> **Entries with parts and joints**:
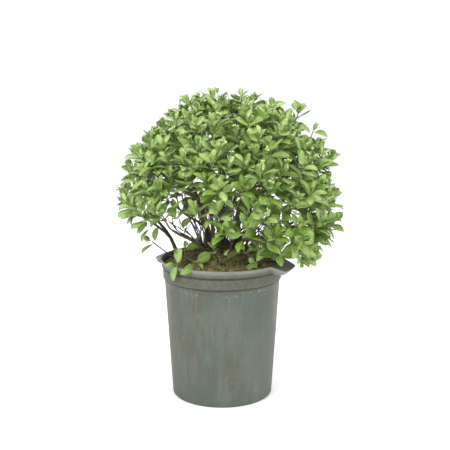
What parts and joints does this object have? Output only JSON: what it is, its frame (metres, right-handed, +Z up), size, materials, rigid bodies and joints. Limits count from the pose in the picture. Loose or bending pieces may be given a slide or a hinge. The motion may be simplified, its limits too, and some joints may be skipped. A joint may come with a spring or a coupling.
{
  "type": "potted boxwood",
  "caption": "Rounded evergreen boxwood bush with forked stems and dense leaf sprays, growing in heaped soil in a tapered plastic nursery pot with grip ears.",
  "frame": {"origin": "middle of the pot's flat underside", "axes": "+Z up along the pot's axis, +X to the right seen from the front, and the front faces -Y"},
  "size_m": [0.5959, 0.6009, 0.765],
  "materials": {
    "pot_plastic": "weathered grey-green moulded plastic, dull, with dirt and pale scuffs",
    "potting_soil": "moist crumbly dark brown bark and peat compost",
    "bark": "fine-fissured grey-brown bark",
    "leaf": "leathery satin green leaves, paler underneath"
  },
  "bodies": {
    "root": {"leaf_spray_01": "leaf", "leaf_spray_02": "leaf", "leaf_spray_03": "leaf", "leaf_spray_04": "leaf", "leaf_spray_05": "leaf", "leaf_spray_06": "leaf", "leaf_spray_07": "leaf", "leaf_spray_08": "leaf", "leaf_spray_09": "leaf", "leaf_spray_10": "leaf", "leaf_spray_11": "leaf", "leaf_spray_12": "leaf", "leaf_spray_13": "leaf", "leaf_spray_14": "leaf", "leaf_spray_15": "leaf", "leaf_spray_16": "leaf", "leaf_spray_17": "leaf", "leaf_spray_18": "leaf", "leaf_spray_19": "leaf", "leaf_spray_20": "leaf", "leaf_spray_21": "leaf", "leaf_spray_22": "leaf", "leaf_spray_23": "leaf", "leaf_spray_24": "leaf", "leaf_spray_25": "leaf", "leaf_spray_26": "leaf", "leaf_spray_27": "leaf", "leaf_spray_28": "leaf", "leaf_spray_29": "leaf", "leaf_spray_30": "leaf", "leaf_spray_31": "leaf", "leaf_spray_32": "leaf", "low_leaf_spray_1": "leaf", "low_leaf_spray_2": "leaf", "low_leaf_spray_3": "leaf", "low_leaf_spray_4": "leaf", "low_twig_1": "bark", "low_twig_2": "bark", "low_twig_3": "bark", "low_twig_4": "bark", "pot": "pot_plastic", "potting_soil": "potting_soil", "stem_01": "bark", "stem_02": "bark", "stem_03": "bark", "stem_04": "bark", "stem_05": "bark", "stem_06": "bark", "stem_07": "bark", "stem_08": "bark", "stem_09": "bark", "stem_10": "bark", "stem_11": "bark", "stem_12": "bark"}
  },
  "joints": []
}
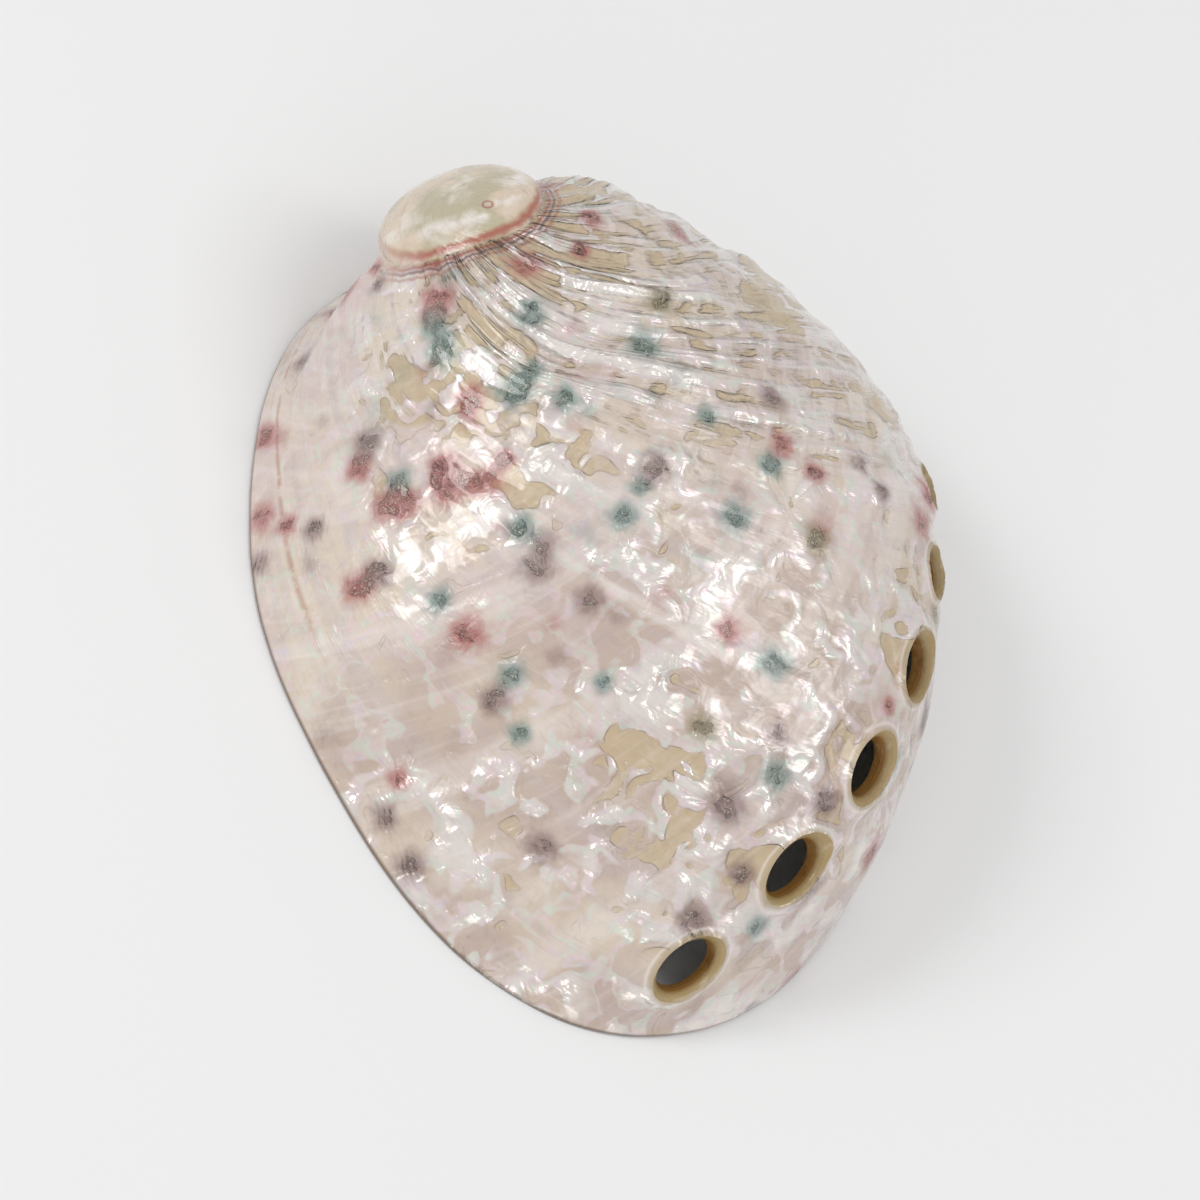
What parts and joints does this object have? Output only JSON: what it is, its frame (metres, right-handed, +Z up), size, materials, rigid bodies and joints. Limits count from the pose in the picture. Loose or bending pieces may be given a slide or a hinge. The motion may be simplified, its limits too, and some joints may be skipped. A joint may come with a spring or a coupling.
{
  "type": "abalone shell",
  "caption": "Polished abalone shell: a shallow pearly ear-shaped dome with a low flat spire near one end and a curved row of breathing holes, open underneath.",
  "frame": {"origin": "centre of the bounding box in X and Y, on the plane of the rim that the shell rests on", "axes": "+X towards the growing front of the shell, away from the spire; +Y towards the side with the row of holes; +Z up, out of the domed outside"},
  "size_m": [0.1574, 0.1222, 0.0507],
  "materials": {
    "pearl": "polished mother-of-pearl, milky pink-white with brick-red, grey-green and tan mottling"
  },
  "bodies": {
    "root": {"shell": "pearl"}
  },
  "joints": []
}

> **Challenge**: Nothing in the data may differ; print all of it exactly as written.

> **Result of the exercise**:
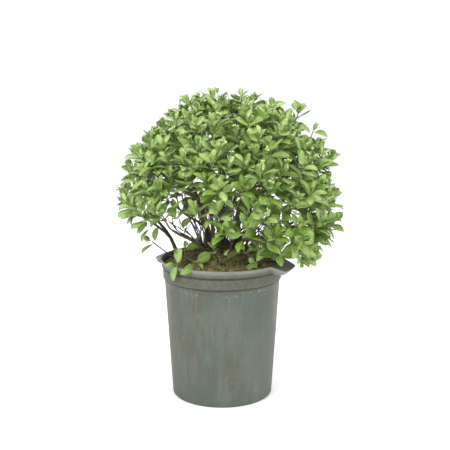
What parts and joints does this object have? Output only JSON: what it is, its frame (metres, right-handed, +Z up), size, materials, rigid bodies and joints. Limits count from the pose in the picture. Loose or bending pieces may be given a slide or a hinge. The motion may be simplified, its limits too, and some joints may be skipped. A joint may come with a spring or a coupling.
{
  "type": "potted boxwood",
  "caption": "Rounded evergreen boxwood bush with forked stems and dense leaf sprays, growing in heaped soil in a tapered plastic nursery pot with grip ears.",
  "frame": {"origin": "middle of the pot's flat underside", "axes": "+Z up along the pot's axis, +X to the right seen from the front, and the front faces -Y"},
  "size_m": [0.5959, 0.6009, 0.765],
  "materials": {
    "pot_plastic": "weathered grey-green moulded plastic, dull, with dirt and pale scuffs",
    "potting_soil": "moist crumbly dark brown bark and peat compost",
    "bark": "fine-fissured grey-brown bark",
    "leaf": "leathery satin green leaves, paler underneath"
  },
  "bodies": {
    "root": {"leaf_spray_01": "leaf", "leaf_spray_02": "leaf", "leaf_spray_03": "leaf", "leaf_spray_04": "leaf", "leaf_spray_05": "leaf", "leaf_spray_06": "leaf", "leaf_spray_07": "leaf", "leaf_spray_08": "leaf", "leaf_spray_09": "leaf", "leaf_spray_10": "leaf", "leaf_spray_11": "leaf", "leaf_spray_12": "leaf", "leaf_spray_13": "leaf", "leaf_spray_14": "leaf", "leaf_spray_15": "leaf", "leaf_spray_16": "leaf", "leaf_spray_17": "leaf", "leaf_spray_18": "leaf", "leaf_spray_19": "leaf", "leaf_spray_20": "leaf", "leaf_spray_21": "leaf", "leaf_spray_22": "leaf", "leaf_spray_23": "leaf", "leaf_spray_24": "leaf", "leaf_spray_25": "leaf", "leaf_spray_26": "leaf", "leaf_spray_27": "leaf", "leaf_spray_28": "leaf", "leaf_spray_29": "leaf", "leaf_spray_30": "leaf", "leaf_spray_31": "leaf", "leaf_spray_32": "leaf", "low_leaf_spray_1": "leaf", "low_leaf_spray_2": "leaf", "low_leaf_spray_3": "leaf", "low_leaf_spray_4": "leaf", "low_twig_1": "bark", "low_twig_2": "bark", "low_twig_3": "bark", "low_twig_4": "bark", "pot": "pot_plastic", "potting_soil": "potting_soil", "stem_01": "bark", "stem_02": "bark", "stem_03": "bark", "stem_04": "bark", "stem_05": "bark", "stem_06": "bark", "stem_07": "bark", "stem_08": "bark", "stem_09": "bark", "stem_10": "bark", "stem_11": "bark", "stem_12": "bark"}
  },
  "joints": []
}
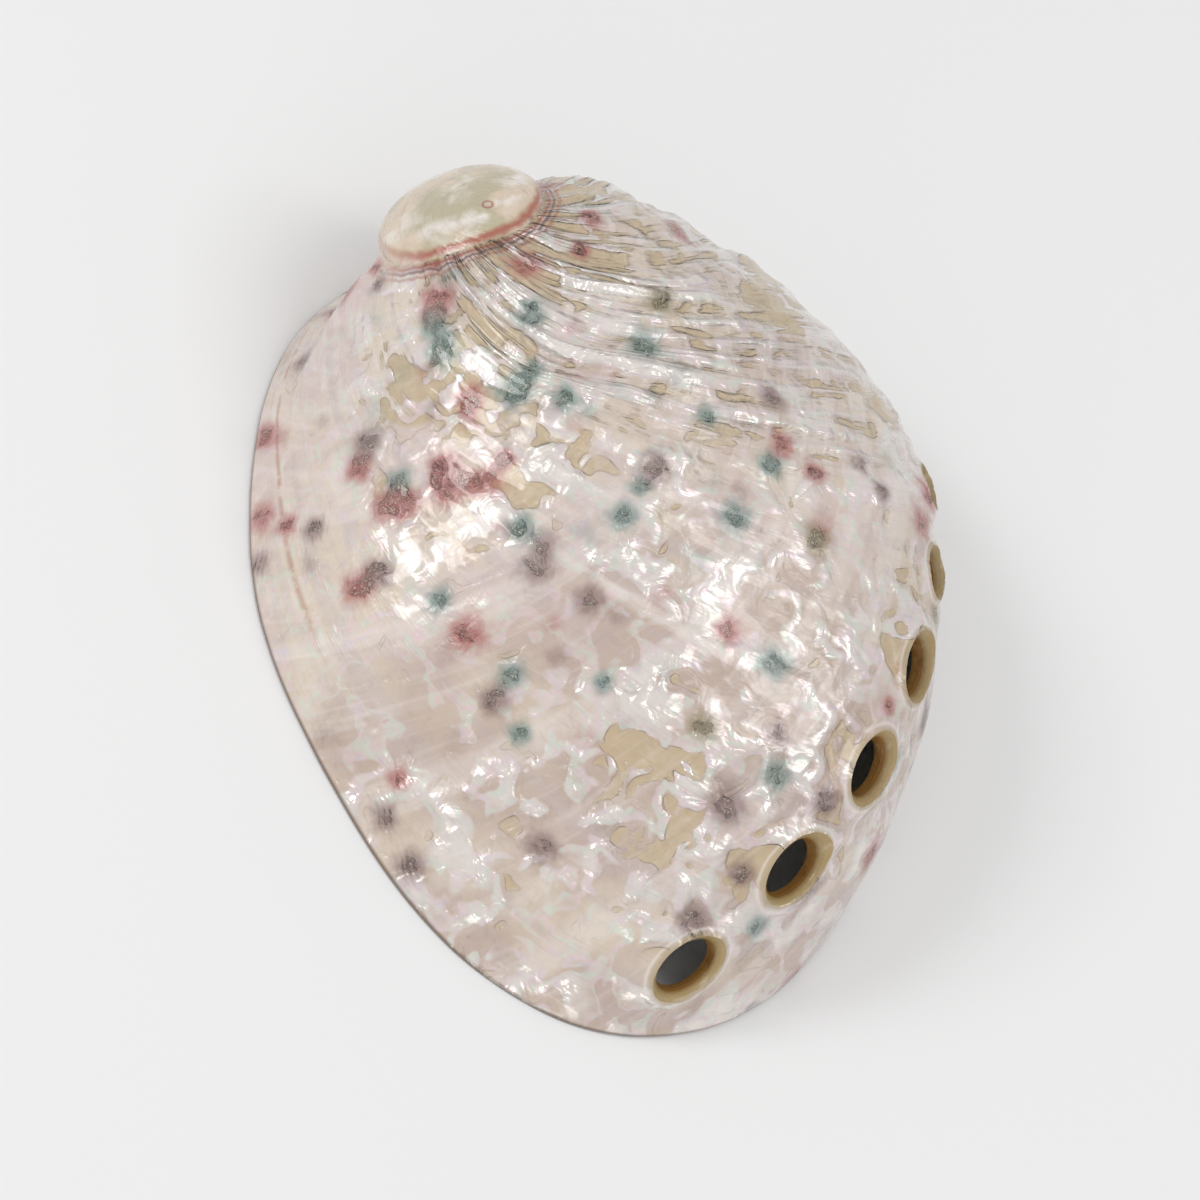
What parts and joints does this object have? Output only JSON: what it is, its frame (metres, right-handed, +Z up), size, materials, rigid bodies and joints. Limits count from the pose in the picture. Loose or bending pieces may be given a slide or a hinge. The motion may be simplified, its limits too, and some joints may be skipped. A joint may come with a spring or a coupling.
{
  "type": "abalone shell",
  "caption": "Polished abalone shell: a shallow pearly ear-shaped dome with a low flat spire near one end and a curved row of breathing holes, open underneath.",
  "frame": {"origin": "centre of the bounding box in X and Y, on the plane of the rim that the shell rests on", "axes": "+X towards the growing front of the shell, away from the spire; +Y towards the side with the row of holes; +Z up, out of the domed outside"},
  "size_m": [0.1574, 0.1222, 0.0507],
  "materials": {
    "pearl": "polished mother-of-pearl, milky pink-white with brick-red, grey-green and tan mottling"
  },
  "bodies": {
    "root": {"shell": "pearl"}
  },
  "joints": []
}